I don't do photography but I have done a lot of scanning and retouching and also read a number of books on photography to learn about things like types of light. (I've scanned and/or retouched over 1,500 yearbook pages, after finding they don't photograph well.)
The one objection I have to this book is that THE TITLE IS TOO NARROW. I have never heard specifically of "archive" photography, so perhaps that is a specialized term, like "macro photography" or "low light photography".
This book covers a LOT of things that are MUCH broader than just "archival", "oversized photos", "curled documents" and "heirloom treasures". A lot of this is professional-level techniques that are cheap and easy to implement -- if you know about them.

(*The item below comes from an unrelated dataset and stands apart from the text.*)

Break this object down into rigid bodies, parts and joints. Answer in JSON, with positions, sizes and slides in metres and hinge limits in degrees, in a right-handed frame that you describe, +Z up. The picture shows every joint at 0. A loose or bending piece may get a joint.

One of the most difficult problems amateur "occasional" photographers have is avoiding glaring light. Clark shows CHEAP AND EASY ways to avoid lighting and background problems, using readily available objects such as white poster board, sheets, and similar objects. He points out that the same techniques that apply to "archive" photography also apply for things like photographing objects to sell on eBay.
If you're new to photography, I suggest you get a basic book on how to use a modern digital camera and basics like focal length, different types of lighting, etc. Once you're familiar with those, DEFINITELY GET THIS BOOK. Even if you're not doing "archival" photography you'll find LOADS of useful information.